Request:
Each line that holds the word "this" is to be identified and copied.

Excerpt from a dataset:
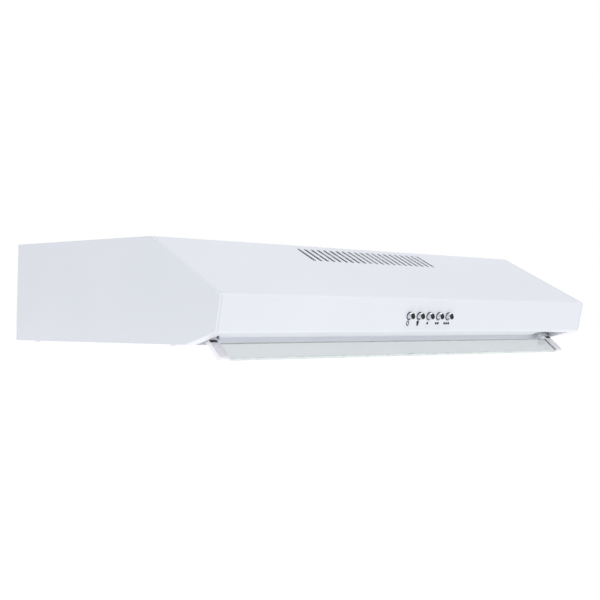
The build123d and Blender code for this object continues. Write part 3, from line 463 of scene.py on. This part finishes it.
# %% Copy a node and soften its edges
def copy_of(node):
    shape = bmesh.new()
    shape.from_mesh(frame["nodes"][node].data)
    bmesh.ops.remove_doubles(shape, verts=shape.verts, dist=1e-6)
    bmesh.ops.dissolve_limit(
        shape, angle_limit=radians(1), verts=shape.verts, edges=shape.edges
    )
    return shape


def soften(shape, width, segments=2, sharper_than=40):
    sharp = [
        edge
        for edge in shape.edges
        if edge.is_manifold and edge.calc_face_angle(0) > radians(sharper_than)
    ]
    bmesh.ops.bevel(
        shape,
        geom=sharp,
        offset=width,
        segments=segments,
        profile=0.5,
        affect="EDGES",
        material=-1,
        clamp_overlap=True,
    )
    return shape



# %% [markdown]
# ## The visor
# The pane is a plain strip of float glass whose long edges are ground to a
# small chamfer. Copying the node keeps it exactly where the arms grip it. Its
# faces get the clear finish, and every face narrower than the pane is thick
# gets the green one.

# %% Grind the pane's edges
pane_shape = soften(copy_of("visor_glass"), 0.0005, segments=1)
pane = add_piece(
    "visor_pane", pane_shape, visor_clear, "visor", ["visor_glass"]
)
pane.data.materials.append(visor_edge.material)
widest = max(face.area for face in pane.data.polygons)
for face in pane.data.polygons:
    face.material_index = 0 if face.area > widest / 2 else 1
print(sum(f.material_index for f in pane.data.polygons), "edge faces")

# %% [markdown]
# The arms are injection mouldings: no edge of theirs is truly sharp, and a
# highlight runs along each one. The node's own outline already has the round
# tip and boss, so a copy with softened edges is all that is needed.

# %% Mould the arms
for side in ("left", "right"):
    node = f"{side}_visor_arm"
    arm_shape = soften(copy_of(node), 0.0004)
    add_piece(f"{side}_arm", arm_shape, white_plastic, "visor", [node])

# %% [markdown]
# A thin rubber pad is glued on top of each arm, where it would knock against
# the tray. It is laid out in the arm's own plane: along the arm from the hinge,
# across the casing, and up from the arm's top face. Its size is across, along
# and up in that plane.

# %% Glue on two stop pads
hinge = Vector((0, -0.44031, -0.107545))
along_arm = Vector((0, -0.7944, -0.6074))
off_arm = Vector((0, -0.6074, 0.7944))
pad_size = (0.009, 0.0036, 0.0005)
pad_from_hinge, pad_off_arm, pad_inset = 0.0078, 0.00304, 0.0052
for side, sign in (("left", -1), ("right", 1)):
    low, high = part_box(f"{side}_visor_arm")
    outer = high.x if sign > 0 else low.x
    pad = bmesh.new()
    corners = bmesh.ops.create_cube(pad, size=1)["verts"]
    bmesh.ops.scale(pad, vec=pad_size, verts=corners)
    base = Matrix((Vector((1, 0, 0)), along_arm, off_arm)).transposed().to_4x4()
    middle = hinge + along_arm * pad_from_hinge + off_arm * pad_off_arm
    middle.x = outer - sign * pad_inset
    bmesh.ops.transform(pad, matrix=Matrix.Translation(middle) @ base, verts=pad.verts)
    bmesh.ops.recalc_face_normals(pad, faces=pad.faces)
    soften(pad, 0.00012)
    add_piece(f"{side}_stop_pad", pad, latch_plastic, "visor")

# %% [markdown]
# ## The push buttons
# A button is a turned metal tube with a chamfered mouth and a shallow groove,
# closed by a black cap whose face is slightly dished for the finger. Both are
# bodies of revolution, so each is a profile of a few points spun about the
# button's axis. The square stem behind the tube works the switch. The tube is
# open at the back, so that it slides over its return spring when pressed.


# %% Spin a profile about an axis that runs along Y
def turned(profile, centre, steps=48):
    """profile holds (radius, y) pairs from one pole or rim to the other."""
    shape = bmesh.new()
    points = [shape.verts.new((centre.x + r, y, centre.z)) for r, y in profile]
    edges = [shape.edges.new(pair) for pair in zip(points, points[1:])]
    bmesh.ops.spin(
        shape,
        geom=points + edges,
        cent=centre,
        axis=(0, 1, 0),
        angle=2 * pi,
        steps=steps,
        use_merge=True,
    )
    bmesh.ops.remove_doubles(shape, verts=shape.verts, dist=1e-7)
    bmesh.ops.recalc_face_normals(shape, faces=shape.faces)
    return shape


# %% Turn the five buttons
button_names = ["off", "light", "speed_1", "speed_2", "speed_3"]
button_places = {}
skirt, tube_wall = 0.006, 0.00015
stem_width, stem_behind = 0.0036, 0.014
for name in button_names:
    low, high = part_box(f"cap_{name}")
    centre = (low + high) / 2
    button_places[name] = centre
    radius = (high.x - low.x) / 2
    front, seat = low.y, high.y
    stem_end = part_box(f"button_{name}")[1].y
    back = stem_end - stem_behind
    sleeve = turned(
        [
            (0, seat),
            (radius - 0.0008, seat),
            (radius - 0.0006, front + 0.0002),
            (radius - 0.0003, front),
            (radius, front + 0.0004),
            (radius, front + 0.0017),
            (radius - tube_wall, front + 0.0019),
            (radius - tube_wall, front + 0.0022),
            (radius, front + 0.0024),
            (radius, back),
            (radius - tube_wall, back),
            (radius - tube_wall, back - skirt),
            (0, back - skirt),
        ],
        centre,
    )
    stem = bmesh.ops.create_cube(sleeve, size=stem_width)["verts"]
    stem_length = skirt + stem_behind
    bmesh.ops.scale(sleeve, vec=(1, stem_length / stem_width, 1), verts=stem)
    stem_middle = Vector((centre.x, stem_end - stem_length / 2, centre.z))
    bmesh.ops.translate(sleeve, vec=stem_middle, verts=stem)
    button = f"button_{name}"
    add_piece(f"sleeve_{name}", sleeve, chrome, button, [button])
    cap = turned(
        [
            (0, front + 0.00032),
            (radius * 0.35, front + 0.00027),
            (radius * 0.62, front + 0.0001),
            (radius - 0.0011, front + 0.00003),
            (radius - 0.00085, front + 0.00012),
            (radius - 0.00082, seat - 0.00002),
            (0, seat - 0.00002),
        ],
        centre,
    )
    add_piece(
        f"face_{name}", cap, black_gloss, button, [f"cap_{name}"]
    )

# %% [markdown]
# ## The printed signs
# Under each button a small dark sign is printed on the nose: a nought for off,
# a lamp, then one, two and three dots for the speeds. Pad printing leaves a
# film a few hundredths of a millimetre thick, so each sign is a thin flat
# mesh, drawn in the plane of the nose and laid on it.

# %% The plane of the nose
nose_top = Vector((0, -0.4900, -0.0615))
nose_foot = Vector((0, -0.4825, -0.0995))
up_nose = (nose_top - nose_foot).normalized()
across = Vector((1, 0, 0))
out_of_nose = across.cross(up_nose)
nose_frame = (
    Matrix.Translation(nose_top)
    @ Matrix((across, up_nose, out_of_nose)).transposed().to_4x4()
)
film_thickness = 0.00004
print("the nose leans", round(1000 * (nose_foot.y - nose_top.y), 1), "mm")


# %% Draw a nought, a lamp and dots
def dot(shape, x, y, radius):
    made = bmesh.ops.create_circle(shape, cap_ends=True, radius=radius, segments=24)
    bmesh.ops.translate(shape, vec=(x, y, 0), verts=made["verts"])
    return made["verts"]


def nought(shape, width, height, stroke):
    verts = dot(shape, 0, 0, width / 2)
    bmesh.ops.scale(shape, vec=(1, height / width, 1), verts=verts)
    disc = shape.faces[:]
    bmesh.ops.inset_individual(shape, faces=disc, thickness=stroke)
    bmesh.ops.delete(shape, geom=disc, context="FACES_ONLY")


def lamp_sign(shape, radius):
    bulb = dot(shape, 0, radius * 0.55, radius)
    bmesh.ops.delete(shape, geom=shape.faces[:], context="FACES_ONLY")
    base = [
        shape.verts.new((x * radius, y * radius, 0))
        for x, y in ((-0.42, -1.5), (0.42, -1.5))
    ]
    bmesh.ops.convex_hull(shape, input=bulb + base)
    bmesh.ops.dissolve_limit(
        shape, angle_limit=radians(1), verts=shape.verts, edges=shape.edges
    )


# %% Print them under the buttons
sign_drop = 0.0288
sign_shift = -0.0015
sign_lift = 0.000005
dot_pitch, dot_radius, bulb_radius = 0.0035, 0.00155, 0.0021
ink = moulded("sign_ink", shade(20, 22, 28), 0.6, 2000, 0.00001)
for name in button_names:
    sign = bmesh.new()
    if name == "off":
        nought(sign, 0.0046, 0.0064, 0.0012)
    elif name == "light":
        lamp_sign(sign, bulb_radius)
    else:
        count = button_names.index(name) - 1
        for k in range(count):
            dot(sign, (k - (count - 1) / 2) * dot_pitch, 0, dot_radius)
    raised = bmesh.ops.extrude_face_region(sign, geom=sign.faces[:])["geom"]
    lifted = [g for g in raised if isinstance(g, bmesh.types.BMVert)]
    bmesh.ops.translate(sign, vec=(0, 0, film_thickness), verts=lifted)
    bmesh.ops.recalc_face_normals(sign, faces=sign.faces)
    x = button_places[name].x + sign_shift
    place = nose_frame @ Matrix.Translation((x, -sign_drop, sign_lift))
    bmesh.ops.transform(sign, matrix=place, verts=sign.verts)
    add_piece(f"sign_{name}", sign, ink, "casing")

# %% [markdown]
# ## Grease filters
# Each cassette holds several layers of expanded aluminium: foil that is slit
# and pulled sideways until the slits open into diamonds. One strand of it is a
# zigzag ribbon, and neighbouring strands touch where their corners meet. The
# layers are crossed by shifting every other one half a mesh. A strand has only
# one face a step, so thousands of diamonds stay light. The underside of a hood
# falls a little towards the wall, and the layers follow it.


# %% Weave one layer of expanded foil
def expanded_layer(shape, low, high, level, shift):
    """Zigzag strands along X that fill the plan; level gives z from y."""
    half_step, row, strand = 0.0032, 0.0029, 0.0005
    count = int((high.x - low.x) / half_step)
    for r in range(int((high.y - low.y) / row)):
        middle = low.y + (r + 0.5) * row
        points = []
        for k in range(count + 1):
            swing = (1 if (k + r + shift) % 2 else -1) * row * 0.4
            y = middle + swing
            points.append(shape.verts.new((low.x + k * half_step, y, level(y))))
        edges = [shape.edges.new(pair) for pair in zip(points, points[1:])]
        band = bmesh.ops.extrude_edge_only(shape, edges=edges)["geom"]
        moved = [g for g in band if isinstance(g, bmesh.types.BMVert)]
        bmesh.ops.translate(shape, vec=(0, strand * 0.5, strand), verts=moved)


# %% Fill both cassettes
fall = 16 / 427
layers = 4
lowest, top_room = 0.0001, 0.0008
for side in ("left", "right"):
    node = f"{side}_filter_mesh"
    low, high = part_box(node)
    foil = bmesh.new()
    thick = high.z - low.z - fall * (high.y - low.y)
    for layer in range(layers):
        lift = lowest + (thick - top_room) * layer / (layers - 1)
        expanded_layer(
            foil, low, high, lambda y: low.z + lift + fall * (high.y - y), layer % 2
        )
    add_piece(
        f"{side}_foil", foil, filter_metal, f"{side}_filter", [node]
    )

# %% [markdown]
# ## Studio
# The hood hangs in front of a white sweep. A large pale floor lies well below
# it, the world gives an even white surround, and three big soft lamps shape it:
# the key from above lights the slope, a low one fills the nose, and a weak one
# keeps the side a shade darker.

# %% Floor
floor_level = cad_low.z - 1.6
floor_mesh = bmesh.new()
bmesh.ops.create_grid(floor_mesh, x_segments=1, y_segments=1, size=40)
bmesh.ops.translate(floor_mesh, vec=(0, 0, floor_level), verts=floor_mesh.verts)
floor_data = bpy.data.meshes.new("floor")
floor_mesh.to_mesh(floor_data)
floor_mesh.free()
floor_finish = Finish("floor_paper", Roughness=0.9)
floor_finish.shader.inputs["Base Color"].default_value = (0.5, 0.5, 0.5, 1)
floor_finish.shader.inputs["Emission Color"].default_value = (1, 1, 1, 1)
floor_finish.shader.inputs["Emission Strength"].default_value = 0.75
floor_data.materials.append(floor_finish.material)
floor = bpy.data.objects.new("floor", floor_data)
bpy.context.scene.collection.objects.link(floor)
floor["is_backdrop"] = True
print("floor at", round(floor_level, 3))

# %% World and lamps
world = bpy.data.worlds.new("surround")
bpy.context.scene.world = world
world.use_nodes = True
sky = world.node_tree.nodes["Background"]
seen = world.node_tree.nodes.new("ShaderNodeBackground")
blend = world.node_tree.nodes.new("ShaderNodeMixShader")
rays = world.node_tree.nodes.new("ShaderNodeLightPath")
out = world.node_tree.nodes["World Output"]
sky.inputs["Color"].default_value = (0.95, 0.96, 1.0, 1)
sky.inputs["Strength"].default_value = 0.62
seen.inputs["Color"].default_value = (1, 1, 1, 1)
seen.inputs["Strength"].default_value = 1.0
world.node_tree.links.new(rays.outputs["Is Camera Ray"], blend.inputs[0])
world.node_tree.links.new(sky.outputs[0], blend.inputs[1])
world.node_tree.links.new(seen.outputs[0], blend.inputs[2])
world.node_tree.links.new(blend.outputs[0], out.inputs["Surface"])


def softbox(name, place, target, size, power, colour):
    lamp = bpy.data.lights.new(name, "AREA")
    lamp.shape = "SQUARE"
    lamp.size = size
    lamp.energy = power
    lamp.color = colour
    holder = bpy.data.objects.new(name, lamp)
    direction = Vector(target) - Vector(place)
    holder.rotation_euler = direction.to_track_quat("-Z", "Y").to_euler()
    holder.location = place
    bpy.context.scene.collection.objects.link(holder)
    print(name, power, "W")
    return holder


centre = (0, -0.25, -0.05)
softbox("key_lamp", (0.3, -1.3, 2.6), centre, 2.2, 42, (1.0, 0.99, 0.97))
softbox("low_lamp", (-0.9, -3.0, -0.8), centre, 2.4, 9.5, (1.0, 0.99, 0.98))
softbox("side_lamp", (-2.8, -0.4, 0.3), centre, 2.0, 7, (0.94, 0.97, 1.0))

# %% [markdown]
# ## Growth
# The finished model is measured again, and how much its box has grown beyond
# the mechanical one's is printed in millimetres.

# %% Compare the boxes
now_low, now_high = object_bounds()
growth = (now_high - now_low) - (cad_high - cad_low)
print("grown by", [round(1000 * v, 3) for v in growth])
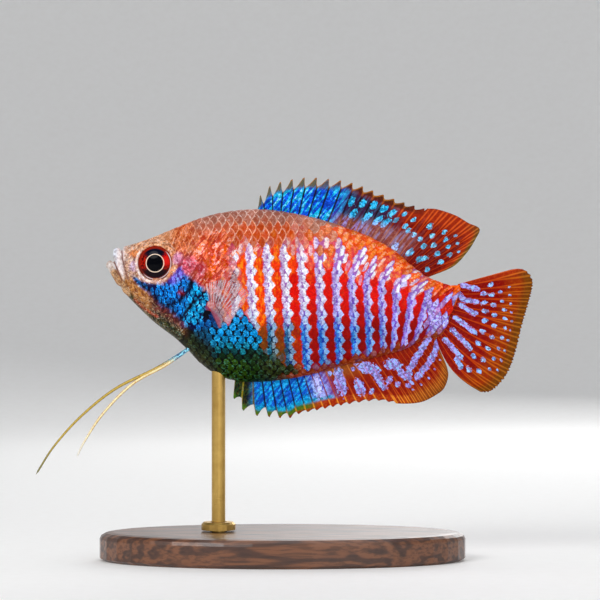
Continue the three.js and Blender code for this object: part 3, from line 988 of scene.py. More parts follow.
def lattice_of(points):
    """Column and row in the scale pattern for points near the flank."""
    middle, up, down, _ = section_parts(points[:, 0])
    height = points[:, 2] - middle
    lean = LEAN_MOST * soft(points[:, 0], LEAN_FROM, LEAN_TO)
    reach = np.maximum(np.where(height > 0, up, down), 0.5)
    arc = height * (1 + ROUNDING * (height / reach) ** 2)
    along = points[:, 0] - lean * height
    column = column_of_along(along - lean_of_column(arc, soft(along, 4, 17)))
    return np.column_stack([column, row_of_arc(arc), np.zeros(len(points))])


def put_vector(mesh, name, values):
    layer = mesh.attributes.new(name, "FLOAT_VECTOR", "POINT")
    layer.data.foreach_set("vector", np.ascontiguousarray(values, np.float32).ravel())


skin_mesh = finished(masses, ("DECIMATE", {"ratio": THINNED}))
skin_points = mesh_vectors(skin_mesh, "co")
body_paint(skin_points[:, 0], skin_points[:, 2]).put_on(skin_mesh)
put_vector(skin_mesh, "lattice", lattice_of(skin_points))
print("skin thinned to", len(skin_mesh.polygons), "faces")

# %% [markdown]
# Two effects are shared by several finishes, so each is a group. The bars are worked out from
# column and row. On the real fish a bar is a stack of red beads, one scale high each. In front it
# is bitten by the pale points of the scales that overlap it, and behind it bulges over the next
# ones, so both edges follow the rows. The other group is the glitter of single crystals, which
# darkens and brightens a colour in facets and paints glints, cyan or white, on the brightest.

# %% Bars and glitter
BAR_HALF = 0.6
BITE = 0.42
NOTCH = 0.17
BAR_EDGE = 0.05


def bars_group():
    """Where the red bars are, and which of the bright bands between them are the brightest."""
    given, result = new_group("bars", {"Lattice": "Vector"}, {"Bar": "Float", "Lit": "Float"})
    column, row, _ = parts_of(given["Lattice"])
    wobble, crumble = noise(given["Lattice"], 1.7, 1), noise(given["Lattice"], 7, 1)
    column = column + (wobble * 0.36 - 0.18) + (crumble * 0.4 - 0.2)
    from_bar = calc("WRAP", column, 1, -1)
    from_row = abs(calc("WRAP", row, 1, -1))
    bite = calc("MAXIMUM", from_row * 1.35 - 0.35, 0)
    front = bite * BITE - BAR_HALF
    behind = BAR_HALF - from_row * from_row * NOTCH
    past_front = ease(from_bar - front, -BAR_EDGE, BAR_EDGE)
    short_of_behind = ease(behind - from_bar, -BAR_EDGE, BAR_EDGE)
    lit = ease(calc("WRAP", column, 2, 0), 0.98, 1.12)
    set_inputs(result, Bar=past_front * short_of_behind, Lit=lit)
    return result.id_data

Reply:
The build123d and Blender code for this object continues. Write part 3, from line 463 of scene.py on. This part finishes it.
Continue the three.js and Blender code for this object: part 3, from line 988 of scene.py. More parts follow.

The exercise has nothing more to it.